En su libro Breviario de podredumbre, Cioran se
formuló una pregunta: “¿Quién halló jamás una sola verdad que fuera válida?” ¿A que verdades se
refería? Acaso a ésas destinadas a hacerse parte de creencias y certezas
compartidas por todos o por la mayoría; más que tristes, abrumadoras, densas,
torpes. (Y, de paso, recordaré aquí una extraordinaria frase de Sartre: “la
sabiduría de los pueblos es triste). En su descarnado estilo, Cioran supo
aludir a ese signo, generalmente áspero y abrumador, con que las épocas suelen
diseñar ciertas razones colectivas.
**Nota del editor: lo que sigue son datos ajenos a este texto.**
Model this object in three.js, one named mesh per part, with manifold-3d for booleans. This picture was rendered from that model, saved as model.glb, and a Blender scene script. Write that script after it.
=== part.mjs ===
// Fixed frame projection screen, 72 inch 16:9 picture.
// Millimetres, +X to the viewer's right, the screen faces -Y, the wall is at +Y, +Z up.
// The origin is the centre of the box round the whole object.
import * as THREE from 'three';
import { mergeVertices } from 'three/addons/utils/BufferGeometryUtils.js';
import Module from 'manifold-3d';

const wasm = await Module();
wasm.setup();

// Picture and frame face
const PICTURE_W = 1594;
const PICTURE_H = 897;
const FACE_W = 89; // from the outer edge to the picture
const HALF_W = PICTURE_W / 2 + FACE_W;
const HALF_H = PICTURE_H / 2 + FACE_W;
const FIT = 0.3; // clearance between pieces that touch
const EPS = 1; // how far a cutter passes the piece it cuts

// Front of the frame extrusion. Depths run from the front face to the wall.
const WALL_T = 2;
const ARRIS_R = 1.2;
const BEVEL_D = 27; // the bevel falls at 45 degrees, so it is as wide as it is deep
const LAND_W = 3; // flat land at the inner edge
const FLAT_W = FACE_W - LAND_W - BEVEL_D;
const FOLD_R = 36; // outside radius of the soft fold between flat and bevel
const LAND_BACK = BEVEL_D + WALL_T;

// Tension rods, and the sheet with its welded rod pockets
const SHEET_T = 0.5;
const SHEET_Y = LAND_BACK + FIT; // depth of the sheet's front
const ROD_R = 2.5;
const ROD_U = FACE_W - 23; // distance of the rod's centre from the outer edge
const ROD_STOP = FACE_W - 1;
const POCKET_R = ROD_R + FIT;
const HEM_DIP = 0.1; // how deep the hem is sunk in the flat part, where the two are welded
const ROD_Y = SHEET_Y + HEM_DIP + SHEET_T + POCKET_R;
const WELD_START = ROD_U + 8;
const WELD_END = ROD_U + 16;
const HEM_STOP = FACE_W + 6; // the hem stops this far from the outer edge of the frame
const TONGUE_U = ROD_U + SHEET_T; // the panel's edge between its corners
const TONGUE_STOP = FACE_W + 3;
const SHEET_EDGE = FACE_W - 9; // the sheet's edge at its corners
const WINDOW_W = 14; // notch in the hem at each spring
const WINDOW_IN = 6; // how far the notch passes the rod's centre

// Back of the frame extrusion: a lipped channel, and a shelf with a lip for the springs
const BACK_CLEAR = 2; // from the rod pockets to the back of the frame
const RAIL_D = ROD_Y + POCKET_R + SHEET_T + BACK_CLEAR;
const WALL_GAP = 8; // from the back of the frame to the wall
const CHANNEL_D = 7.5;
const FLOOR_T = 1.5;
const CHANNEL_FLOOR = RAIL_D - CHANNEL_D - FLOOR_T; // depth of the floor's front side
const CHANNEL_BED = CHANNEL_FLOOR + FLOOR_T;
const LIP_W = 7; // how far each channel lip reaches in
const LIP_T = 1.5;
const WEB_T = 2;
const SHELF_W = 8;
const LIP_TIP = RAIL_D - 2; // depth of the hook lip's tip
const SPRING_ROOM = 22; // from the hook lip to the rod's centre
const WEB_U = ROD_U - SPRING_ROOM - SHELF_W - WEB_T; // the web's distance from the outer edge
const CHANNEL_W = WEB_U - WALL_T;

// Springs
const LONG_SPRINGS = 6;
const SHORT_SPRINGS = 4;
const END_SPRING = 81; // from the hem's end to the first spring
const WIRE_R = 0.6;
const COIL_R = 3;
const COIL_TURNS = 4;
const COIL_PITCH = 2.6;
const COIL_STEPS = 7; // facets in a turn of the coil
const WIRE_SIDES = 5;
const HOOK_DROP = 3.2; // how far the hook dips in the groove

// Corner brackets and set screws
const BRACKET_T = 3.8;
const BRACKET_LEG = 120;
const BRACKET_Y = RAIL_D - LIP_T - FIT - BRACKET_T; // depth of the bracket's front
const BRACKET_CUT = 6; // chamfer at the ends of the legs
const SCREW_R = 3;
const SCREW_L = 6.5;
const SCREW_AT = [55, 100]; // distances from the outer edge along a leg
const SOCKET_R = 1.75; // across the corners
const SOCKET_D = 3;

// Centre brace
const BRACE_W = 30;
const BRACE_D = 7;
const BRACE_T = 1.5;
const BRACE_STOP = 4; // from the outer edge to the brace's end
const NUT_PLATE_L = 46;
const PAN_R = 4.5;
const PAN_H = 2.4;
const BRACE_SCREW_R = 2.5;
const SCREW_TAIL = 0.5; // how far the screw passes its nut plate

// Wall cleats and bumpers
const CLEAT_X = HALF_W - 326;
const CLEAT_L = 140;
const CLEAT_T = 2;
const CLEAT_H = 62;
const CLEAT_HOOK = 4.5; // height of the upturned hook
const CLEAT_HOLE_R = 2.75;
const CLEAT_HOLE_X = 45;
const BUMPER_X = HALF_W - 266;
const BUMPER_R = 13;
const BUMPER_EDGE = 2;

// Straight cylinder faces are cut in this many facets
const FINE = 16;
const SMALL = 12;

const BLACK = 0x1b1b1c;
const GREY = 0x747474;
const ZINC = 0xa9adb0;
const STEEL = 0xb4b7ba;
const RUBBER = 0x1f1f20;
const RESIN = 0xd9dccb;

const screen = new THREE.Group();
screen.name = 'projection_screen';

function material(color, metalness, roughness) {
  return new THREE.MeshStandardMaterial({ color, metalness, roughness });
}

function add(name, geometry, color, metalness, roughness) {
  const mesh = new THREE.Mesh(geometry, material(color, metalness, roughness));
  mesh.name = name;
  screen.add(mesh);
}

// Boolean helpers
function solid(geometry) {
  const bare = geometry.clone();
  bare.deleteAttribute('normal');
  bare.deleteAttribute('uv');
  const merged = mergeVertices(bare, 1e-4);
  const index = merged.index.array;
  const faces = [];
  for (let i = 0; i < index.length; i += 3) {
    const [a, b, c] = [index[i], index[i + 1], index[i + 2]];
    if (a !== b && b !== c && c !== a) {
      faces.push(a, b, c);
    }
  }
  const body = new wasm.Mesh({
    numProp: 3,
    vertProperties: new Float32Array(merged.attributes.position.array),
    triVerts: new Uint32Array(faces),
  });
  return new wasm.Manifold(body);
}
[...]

Algo que, a fin de cuentas, indicaría que
muchas verdades del tiempo humano pudieran ser, paradójicamente, inhumanas.
Frente a las verdades
que muchos o casi todos comparten, están ésas que voy descubriendo por mí
mismo: me sirvieron, me
ayudaron, me orientaron, y eso fue haciéndolas necesarias. Rara vez definitivas,
mis verdades pueden cambiar. No necesariamente las que profeso ahora son las
mías de antes, y, probablemente algunas de ellas no serán las mías de después.
Pero mientras permanezcan conmigo me acompañarán ayudándome a contemplar, a
discernir, a orientarme, a entender.